Thanks in advance (I'm sorry for missspelling)
One more thing to (iii)
Is not $$\left\{W_{t_n} > \sqrt{t_n} \text{ for a sequence } t_n \to 0\right\} = \bigcup_{(t_n)_n} \bigcap_{n \ge 1} \left\{W_{t_n} > \sqrt{t_n}\right\},$$ so my argument is not working since the union is uncountable?
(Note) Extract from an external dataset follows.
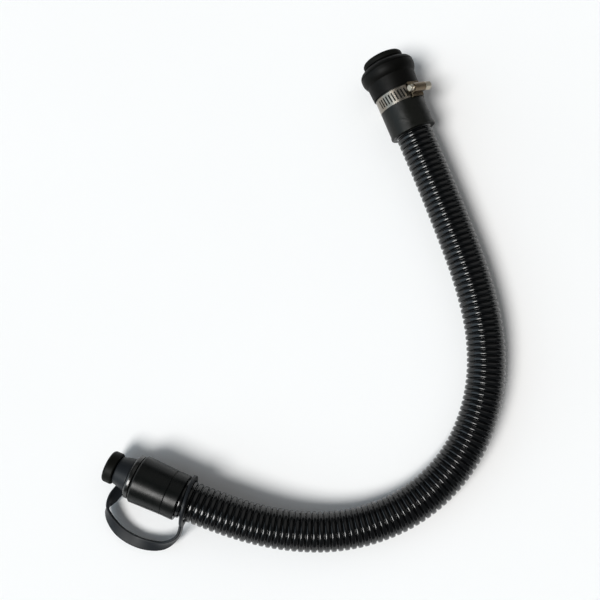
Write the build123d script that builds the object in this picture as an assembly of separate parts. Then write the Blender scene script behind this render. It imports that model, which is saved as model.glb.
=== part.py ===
"""Flexible corrugated breathing hose with a clamped mask adapter and a tethered push-in plug.

Millimetres, +Z up. The hose lies on the plane Z = 0 in a wide bend: the mask adapter ends it at the
far right, the plugged inlet at the near left. The origin is the bottom centre of the box around
every piece but the hose.

Each end is modelled in a frame of its own: its origin is the hose's end face inside the fitting,
+Z runs out of the hose towards the tip of the fitting, +Y is up and +X lies flat.
"""

import os
from math import atan, cos, degrees, pi, radians, sin, tan

from build123d import *

# Corrugated hose: the route's corners as (x, y, rise of the axis above its resting height)
HOSE_OD = 33.0
HOSE_BORE = 26.0
ARC_SHARE = 0.45  # of the shorter run beside a corner
ROUTE = [
    (117, 166, 6.0),
    (137, 117, 1.9),
    (156, 66, 0.1),
    (175, 9, 0.0),
    (185, -45, 0.0),
    (180, -97, 0.0),
    (158, -146, 0.0),
    (117, -184, 0.0),
    (65, -203, 0.2),
    (12, -203, 2.5),
    (-45, -188, 6.2),
    (-96, -166, 4.4),
]

# Bushes that stiffen both ends of the hose
BUSH_LENGTH = 18.0
BUSH_WALL = 1.5
BUSH_FLANGE = 1.2
BUSH_FLANGE_GAP = 0.1  # between the flange's rim and the bore around it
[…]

Set $$A := \{W_t < \sqrt{t} \, \text{for infinitely many $t>0$}\}.$$ Since, by the law of the iterated logarithm,
$$\limsup_{t \to \infty} \frac{W_t}{\sqrt{t \log \log t}} = 1 \qquad \text{almost surely}$$
we have $A = \Omega \backslash N$ for some null set $N$. So the trouble is basically: Is $N \in \mathcal{F}_{0+}$? Since $\mathcal{F}_{0+}$ is (in general) not complete, we cannot expect $N \in \mathcal{F}_{0+}$. On the other hand, there are processes for which $N \in \mathcal{F}_{0+}$; just consider the Brownian motion
$$\tilde{W}_t(\omega) := \begin{cases} W_t(\omega), & \omega \in \Omega \backslash N, \\ 2 \sqrt{t}, & \omega \in N \end{cases}.$$ Then $$\{\tilde{W}_t> \sqrt{t} \, \text{for infinitely many $t$}\} = \Omega \in \mathcal{F}_{0+}.$$
Next, consider $$B := \limsup_{n \to \infty} \left\{W_{\frac{1}{n^2}}> \sqrt{\frac{1}{n}} \right\}.$$ Well, by definition,
$$B = \bigcap_{n \in \mathbb{N}} \underbrace{\bigcup_{k \geq n} \left\{W_{\frac{1}{k^2}}> \sqrt{\frac{1}{k}} \right\}}_{=:B_n}.$$
Since $B_n \downarrow B$, we have
$$B = \bigcap_{n \geq N} B_n$$
for any (fixed) $N \in \mathbb{N}$. Since $B_n \in \mathcal{F}_{\frac{1}{n^2}}$, this implies $B \in \mathcal{F}_{\frac{1}{N^2}}$. Hence, $B \in \mathcal{F}_{0+}.$$
For $$C := \{\exists t_n \downarrow 0: W_{t_n}>\sqrt{t_n}\}$$
we note that
$$C = \bigcap_{k \in \mathbb{N}} \underbrace{ \left\{ \sup_{t \leq \frac{1}{k}} \frac{W_t}{\sqrt{t}}>1 \right\}}_{=:C_k}.$$
Since $C_k \downarrow C$ and $C_k \in \mathcal{F}_{\frac{1}{k}}$, this shows $C \in \mathcal{F}_{0+}$.